[Collection entries]
== == ==

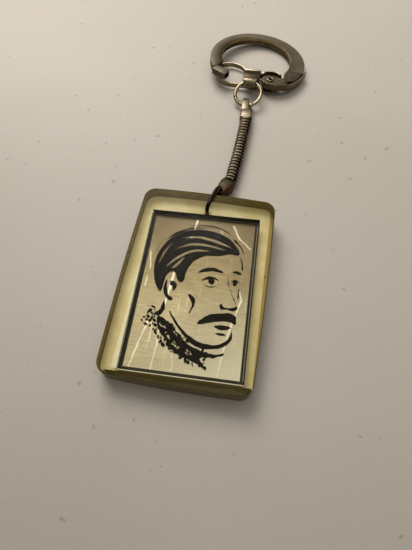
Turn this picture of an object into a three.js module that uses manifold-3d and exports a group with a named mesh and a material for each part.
// A souvenir keychain lying on a table: an acrylic fob with a framed brass picture,
// a wire loop, a square snake chain between two end caps, a jump ring, and a C-shaped
// key ring that is closed by a riveted sheet-metal gate.
// Millimetres. +Z is up, the table is z = 0, +Y runs from the fob towards the key ring.
import * as THREE from 'three';
import { mergeVertices } from 'three/addons/utils/BufferGeometryUtils.js';
import Module from 'manifold-3d';

const wasm = await Module();
wasm.setup();

// ---------------------------------------------------------------- driving dimensions
const fob = { x: 0.15, width: 32.8, length: 47.3, thick: 5, corner: 2.8, bowSide: 0.3, bowEnd: 0.3, edge: 0.5 };
const fobTilt = 1.6;                  // degrees: the wire loop under the far end lifts it
const fobFront = -23.4;               // y of the near edge, which rests on the table
const plate = { width: 26, length: 38.8, thick: 0.4, x: 0.61, y: -2.1, turn: 2 };
const recess = { side: 0.2, depth: 2 };
const layerGap = 0.1;                 // clearance between the sheets in the recess
const paneTop = 0.1;                  // the pane sits this far below the fob's face
const hole = { x: -0.15, y: 19.05, radius: 1.15 };

const loop = { wire: 1, flat: 4, length: 8.35, turn: -14, corner: 1.3, faceGap: 0.12, eyeDrop: 1.3, post: 0.9 };
const capEye = 0.9;                   // radius of the eye in each end cap
const lowerCap = { x: 3.05, y: 29.7, z: 2.1, mouth: 3.6, end: 2.5, height: 2.5 };
const upperCap = { x: 4.62, y: 61.65, z: 1.55, mouth: 3.6, end: 2.4, height: 2.6 };

const link = { count: 22, pitch: 1.08, gap: 0.16, dome: 2.4, reach: 1.68, notch: 1.38 };
const chainHeading = { first: -9, last: -1.6, settle: 4 };   // degrees; links 1 to 4 come down to level
const domeSag = 0.1;                  // the cap's dome is a true sphere, the links' are faceted

const jump = { radius: 3.85, wire: 1, x: 4.35, y: 65.2, z: 2.85, pitch: 20, roll: -6 };

const ring = { x: 5.3, y: 80.1, z: 1.62, outer: 14.8, inner: 10.9, thick: 2.1 };
const ringTilt = { x: -4.3, y: 4.5 }; // degrees: the near side is propped up
const innerShift = { x: -0.45, y: 0.9 };
const lug = { x: 4.8, y: -9.1, halfLength: 2.5, halfWidth: 2.3, top: 1.85, edgeX: 9, edgeY: -5.9 };
const tongue = { tipX: -8.35, tipY: -9.2, halfWidth: 1.35, turn: -27, wall: 0.4, hollow: 1 };
const pin = { x: 9.25, y: -8.35, radius: 0.32, depth: 0.9 };      // the small hole where lug and band meet
const skirt = { sheet: 0.4, top: 1.85, foot: 1.1, footTop: 1.2, groove: 0.22 };
const seam = { height: 0.25, depth: 0.5, inner: 1.2, outer: 1.6 };
const rivet = { shank: 0.6, head: 1.15, headThick: 0.35, foot: 1, footThick: 0.25, clearance: 0.12,
  play: 0.08, bottom: -1.45 };

const gate = { bottom: 0.5, top: 1.95, wall: 0.6, lowTop: 1.1, lobeTop: 2.6, floorZ: 0.65, floor: 0.5, eye: 1.9 };
const hem = { y: 68.58, z: 4.05, outer: 1.32, bore: 1.02, from: 2.45, to: 6.15 };
const saddle = { from: 2, to: 7.1, sheet: 0.45 };

const rad = THREE.MathUtils.degToRad;

// ---------------------------------------------------------------- solids and booleans
function solid(geometry) {
  const g = geometry.clone();
  g.deleteAttribute('normal');
  g.deleteAttribute('uv');
  const merged = mergeVertices(g, 1e-4);
  return new wasm.Manifold(new wasm.Mesh({
    numProp: 3,
    vertProperties: new Float32Array(merged.attributes.position.array),
    triVerts: new Uint32Array(merged.index.array),
  }));
}

function geometryOf(manifold) {
  const mesh = manifold.getMesh();
  const g = new THREE.BufferGeometry();
  g.setAttribute('position', new THREE.BufferAttribute(new Float32Array(mesh.vertProperties), 3));
  g.setIndex(new THREE.BufferAttribute(new Uint32Array(mesh.triVerts), 1));
  g.computeVertexNormals();
  return g;
}

function metal(color, roughness = 0.4) {
  return new THREE.MeshStandardMaterial({ color, roughness, metalness: 1 });
}

function meshOf(name, shape, material) {
  const geometry = shape.isBufferGeometry ? shape : geometryOf(shape);
  const mesh = new THREE.Mesh(geometry, material);
  mesh.name = name;
  return mesh;
}

// the points of a path without neighbours that fall on top of each other
function distinct(points) {
  return points.filter((p, i) => p.distanceTo(points[(i + points.length - 1) % points.length]) > 1e-3);
}

function extrude(shape, depth, options = {}) {
  const { curveSegments = 10 } = options;
  const clean = new THREE.Shape(distinct(shape.getPoints(curveSegments)));
  for (const h of shape.holes) clean.holes.push(new THREE.Path(distinct(h.getPoints(curveSegments))));
  return new THREE.ExtrudeGeometry(clean, { depth, bevelEnabled: false, ...options });
}

function box(x0, x1, y0, y1, z0, z1) {
  const g = new THREE.BoxGeometry(x1 - x0, y1 - y0, z1 - z0);
  return solid(g.translate((x0 + x1) / 2, (y0 + y1) / 2, (z0 + z1) / 2));
}

// a cylinder whose axis is 'x', 'y' or 'z'
function rod(axis, radius, length, x, y, z, sides = 24) {
  const g = new THREE.CylinderGeometry(radius, radius, length, sides);
  if (axis === 'x') g.rotateZ(Math.PI / 2);
  if (axis === 'z') g.rotateX(Math.PI / 2);
  return solid(g.translate(x, y, z));
}

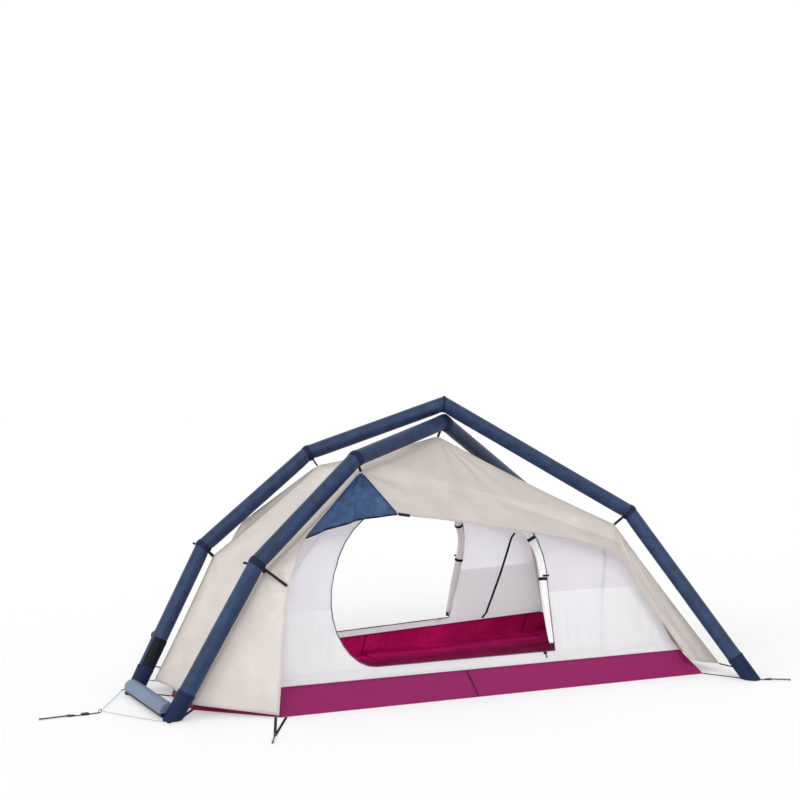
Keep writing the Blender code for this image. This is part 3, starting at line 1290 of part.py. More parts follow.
def main():
    """Build the tent."""
    shop = Workshop()
    frame = Frame()
    fly = FlyPlan(frame)
    inner = InnerPlan(fly)
    make_arches(shop, frame)
    make_foot_tube(shop, frame)
    for side in (-1, 1):
        make_boot(shop, frame, inner, fly, "left", side)
        make_boot(shop, frame, inner, fly, "right", side)
        ring_centre, direction = right_ring(frame, side)
        make_peg(shop, f"peg_right_{side_name(side)}", ring_centre, direction, RIGHT_PEG_LENGTH)
        make_corner_strap(shop, frame, inner, side)
        make_side_peg_loop(shop, inner, side)
        for kind in ("low", "high", "right"):
            make_band(shop, frame, fly, kind, side)
    make_band(shop, frame, fly, "crossing", -1)
    make_valve(shop, frame)
    make_fly(shop, fly)
    make_tray(shop, inner)
    make_inner(shop, inner)
    for side in (-1, 1):
        make_rolled_door(shop, inner, side)
        make_zip_slider(shop, inner, side)
        make_inner_strap(shop, inner, side)
    make_guy_line(shop)


main()
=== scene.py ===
"""Finished cloth, webbing, cord and materials for an inflatable tent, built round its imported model."""

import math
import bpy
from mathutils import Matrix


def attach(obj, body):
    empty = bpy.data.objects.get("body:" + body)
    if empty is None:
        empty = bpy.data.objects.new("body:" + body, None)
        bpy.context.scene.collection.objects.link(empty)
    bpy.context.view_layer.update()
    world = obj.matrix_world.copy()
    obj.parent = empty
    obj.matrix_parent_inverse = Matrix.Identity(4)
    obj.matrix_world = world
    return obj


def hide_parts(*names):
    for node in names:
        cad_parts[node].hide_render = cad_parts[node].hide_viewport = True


bl_info = {
    "name": "Inflatable Tent Surfaces",
    "version": (1, 0, 0),
    "blender": (4, 5, 0),
    "location": "3D View > Sidebar > Tent",
    "description": "Builds the cloth, webbing and fittings of an inflatable tent round its packed model",
    "category": "Object",
}

import bpy
import numpy as np

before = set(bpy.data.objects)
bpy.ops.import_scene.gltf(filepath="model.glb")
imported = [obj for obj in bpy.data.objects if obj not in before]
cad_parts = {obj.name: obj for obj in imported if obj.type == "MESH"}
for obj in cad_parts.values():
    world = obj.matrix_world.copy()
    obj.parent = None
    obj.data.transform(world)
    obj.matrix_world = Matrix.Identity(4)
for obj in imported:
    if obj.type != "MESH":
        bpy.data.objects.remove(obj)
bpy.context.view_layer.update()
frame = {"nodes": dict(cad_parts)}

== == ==

- **To do**: Starting at the line that contains "import math", set down every line up to and including the line that contains "bpy.context.scene.collection.objects.link(empty)", exactly as given, and no other line.

- **Output**:
import math
import bpy
from mathutils import Matrix


def attach(obj, body):
    empty = bpy.data.objects.get("body:" + body)
    if empty is None:
        empty = bpy.data.objects.new("body:" + body, None)
        bpy.context.scene.collection.objects.link(empty)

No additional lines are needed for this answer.